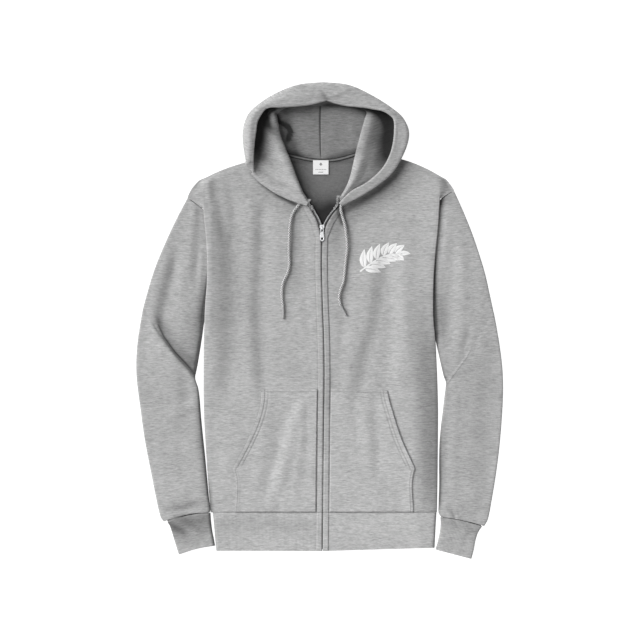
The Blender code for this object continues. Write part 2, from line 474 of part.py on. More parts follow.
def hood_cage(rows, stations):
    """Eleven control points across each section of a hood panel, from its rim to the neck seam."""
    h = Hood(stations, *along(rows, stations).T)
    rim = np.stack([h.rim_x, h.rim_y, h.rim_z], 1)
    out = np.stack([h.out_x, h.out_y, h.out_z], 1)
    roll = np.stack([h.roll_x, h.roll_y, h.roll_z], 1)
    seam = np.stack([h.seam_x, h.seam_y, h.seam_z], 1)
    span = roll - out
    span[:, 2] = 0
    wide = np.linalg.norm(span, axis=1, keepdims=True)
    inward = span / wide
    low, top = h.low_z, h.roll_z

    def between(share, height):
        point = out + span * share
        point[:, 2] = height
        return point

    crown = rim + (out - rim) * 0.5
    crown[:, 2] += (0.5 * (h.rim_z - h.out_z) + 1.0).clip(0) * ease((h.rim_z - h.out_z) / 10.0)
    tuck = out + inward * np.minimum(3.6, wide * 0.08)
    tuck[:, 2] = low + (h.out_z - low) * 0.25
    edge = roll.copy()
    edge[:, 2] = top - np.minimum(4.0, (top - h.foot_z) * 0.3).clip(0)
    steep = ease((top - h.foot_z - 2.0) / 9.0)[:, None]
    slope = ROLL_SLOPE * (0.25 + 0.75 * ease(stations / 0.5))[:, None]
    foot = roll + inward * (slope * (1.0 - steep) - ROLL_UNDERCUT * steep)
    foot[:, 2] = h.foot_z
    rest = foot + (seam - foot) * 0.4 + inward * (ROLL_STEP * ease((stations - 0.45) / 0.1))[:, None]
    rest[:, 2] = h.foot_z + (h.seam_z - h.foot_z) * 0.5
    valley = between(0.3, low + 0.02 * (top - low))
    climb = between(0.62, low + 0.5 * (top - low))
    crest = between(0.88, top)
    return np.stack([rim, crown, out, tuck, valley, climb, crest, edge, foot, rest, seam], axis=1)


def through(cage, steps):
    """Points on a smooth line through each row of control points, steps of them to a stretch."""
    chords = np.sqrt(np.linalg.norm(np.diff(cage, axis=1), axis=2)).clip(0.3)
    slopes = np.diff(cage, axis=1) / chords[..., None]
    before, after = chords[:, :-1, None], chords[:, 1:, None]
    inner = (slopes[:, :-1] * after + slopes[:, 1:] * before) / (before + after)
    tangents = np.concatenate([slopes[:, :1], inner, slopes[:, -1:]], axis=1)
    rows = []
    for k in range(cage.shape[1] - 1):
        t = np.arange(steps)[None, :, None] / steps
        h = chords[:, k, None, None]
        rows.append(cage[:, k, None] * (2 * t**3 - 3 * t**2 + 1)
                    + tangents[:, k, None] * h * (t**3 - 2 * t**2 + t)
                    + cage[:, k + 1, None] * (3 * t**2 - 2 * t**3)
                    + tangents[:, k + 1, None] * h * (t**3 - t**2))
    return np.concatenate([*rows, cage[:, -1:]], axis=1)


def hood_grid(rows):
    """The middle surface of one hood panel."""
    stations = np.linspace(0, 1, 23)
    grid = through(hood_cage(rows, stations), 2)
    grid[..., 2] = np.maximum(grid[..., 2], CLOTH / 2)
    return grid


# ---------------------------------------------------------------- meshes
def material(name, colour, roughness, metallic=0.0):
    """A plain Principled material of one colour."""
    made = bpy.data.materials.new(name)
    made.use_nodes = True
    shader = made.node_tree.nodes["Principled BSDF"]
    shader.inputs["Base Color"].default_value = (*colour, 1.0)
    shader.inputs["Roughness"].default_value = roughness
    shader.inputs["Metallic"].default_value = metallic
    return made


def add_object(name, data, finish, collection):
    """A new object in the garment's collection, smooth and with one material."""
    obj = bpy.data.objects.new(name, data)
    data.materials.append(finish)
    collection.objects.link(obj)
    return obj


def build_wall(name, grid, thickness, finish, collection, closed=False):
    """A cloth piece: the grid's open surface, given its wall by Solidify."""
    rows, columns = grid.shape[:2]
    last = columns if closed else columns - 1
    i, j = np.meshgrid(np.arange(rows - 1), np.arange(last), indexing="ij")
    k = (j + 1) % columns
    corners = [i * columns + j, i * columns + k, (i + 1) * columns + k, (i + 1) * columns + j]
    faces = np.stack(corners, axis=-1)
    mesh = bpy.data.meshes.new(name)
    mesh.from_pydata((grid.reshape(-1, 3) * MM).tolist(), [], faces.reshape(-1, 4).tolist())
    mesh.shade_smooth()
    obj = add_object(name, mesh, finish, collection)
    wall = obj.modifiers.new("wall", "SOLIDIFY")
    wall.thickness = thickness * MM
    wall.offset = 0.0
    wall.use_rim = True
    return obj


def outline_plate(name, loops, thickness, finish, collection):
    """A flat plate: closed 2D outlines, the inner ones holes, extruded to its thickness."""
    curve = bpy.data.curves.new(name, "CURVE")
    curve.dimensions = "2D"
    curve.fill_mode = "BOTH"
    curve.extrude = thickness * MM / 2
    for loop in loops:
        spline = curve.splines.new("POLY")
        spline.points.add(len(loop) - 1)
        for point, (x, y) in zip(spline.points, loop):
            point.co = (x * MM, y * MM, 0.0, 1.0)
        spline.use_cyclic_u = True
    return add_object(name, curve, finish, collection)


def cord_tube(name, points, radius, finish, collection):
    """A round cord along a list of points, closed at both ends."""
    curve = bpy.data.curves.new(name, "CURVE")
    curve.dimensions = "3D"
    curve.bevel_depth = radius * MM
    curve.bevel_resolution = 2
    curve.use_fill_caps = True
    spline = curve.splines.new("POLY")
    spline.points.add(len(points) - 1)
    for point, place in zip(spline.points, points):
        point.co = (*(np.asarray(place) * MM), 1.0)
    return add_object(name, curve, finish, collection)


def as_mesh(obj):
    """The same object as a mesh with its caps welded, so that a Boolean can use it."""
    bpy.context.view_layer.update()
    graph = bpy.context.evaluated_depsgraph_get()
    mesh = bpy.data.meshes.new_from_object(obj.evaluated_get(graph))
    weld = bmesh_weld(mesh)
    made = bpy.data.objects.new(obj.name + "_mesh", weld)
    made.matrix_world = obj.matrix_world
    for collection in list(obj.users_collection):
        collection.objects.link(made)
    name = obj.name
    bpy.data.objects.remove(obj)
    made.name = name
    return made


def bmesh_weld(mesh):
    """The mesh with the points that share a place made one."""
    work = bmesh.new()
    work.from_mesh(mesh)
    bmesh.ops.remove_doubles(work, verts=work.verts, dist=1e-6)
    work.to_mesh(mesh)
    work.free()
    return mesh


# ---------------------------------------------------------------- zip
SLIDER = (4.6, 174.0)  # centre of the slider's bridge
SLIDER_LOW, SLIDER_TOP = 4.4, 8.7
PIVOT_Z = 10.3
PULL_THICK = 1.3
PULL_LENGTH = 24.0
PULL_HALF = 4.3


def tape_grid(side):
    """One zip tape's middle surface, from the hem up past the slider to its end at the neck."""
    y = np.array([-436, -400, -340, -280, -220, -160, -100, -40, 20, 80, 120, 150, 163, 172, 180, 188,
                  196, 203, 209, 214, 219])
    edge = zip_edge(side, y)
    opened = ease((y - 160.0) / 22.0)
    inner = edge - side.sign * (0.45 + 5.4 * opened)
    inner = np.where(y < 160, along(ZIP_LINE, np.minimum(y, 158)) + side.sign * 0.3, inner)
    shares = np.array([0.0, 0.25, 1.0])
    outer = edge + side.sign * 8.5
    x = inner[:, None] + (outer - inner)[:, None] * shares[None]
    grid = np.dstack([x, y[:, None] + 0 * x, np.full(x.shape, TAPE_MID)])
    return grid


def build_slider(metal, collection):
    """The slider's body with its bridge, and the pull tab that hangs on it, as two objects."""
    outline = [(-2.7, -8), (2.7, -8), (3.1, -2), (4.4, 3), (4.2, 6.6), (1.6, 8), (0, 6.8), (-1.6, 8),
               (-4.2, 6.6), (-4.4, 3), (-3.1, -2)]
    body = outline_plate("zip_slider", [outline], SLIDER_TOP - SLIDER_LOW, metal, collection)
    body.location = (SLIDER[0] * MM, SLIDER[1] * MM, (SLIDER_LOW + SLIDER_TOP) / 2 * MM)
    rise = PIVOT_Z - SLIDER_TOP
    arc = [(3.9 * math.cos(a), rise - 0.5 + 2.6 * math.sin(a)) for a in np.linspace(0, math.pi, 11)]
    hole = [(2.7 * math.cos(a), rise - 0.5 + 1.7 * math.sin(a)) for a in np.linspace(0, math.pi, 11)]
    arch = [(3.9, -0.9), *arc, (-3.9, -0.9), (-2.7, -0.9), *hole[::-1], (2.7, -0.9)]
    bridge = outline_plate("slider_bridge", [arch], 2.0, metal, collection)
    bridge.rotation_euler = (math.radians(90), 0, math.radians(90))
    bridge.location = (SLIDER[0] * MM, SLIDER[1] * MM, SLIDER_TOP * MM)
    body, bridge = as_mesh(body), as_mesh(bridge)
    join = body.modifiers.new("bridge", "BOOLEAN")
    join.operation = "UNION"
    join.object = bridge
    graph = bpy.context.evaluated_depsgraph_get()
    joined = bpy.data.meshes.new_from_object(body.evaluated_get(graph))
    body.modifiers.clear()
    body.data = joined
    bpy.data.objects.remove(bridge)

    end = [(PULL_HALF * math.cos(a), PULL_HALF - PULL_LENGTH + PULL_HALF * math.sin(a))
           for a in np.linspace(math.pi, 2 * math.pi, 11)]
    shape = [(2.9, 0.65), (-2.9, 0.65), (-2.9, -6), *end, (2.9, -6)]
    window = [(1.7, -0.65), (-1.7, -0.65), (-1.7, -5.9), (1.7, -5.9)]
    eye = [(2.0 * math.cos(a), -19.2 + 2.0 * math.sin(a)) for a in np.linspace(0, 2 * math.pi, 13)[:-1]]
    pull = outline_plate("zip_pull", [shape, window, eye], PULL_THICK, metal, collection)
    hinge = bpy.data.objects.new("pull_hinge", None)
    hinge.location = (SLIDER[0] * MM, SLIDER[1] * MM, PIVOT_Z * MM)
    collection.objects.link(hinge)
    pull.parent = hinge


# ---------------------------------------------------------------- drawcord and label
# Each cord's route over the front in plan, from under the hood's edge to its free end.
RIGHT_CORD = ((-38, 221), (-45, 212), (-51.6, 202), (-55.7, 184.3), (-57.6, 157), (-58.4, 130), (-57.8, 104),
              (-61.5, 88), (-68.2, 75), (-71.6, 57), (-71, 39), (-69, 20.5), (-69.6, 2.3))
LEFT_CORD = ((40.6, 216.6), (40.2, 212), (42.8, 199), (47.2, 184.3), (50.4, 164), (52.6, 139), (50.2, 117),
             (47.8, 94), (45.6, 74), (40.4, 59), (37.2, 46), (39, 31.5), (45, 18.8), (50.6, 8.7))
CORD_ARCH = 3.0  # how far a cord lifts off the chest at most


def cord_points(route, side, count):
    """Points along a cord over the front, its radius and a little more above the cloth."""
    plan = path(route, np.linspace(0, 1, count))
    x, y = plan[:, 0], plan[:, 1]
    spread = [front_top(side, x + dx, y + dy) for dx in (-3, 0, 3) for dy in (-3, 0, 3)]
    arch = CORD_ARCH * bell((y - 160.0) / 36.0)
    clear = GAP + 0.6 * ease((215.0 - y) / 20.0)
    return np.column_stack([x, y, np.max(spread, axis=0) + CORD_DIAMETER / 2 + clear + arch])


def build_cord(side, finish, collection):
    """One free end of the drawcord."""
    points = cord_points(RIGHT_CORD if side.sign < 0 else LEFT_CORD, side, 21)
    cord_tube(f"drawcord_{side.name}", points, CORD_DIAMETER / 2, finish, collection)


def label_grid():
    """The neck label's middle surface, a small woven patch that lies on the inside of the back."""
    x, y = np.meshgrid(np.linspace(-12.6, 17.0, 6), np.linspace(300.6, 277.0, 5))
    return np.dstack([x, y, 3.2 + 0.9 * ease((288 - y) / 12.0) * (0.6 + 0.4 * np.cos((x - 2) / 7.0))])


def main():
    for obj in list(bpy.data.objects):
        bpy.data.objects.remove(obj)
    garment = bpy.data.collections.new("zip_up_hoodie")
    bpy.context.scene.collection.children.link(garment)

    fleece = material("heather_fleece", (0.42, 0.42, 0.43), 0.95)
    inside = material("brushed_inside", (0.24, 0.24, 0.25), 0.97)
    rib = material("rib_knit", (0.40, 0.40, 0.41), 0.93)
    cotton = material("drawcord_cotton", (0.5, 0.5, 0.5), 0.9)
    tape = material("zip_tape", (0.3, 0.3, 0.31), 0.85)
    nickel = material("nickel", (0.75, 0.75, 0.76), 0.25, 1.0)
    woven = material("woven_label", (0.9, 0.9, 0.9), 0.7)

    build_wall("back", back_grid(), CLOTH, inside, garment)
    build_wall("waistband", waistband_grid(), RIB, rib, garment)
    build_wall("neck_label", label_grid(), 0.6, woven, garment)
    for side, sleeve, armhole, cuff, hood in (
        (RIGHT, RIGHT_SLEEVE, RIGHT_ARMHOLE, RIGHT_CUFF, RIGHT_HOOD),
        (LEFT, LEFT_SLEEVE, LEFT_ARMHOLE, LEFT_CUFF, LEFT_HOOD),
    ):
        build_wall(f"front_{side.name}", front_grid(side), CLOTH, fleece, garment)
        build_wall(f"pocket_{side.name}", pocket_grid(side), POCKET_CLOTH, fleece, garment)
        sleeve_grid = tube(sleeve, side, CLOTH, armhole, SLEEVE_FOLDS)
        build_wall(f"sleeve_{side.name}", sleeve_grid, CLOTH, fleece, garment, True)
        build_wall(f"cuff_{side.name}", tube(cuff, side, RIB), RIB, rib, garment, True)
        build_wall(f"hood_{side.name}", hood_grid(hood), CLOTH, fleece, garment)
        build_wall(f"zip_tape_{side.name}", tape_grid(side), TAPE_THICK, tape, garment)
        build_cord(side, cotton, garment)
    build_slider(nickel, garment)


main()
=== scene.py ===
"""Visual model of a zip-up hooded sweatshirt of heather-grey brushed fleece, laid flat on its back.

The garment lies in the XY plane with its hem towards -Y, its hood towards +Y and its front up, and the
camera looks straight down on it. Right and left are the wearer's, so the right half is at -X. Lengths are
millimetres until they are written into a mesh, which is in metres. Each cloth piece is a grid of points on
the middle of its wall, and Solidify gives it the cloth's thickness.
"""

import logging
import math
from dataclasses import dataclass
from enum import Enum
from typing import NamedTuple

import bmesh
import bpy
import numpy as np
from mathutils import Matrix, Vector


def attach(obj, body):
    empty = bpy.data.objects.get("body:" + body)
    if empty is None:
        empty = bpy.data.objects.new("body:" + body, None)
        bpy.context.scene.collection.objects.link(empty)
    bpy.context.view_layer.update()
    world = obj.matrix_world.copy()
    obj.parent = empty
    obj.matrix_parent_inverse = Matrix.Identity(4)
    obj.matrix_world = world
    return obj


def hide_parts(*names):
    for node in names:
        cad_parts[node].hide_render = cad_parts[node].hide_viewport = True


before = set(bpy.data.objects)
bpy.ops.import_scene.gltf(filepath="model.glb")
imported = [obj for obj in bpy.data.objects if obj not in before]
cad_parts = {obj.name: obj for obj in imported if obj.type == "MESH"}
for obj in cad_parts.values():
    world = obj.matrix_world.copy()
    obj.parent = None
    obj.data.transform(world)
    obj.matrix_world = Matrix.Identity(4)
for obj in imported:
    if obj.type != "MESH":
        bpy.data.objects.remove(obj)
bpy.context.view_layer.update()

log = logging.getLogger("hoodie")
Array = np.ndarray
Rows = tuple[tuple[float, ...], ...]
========
** GIVEN TASK **
From the line that contains "rib, garment, True)" through the line that contains "from typing import NamedTuple", reproduce every line exactly, both end lines included.

** SOLUTION FOR THIS EXERCISE **
        build_wall(f"cuff_{side.name}", tube(cuff, side, RIB), RIB, rib, garment, True)
        build_wall(f"hood_{side.name}", hood_grid(hood), CLOTH, fleece, garment)
        build_wall(f"zip_tape_{side.name}", tape_grid(side), TAPE_THICK, tape, garment)
        build_cord(side, cotton, garment)
    build_slider(nickel, garment)


main()
=== scene.py ===
"""Visual model of a zip-up hooded sweatshirt of heather-grey brushed fleece, laid flat on its back.

The garment lies in the XY plane with its hem towards -Y, its hood towards +Y and its front up, and the
camera looks straight down on it. Right and left are the wearer's, so the right half is at -X. Lengths are
millimetres until they are written into a mesh, which is in metres. Each cloth piece is a grid of points on
the middle of its wall, and Solidify gives it the cloth's thickness.
"""

import logging
import math
from dataclasses import dataclass
from enum import Enum
from typing import NamedTuple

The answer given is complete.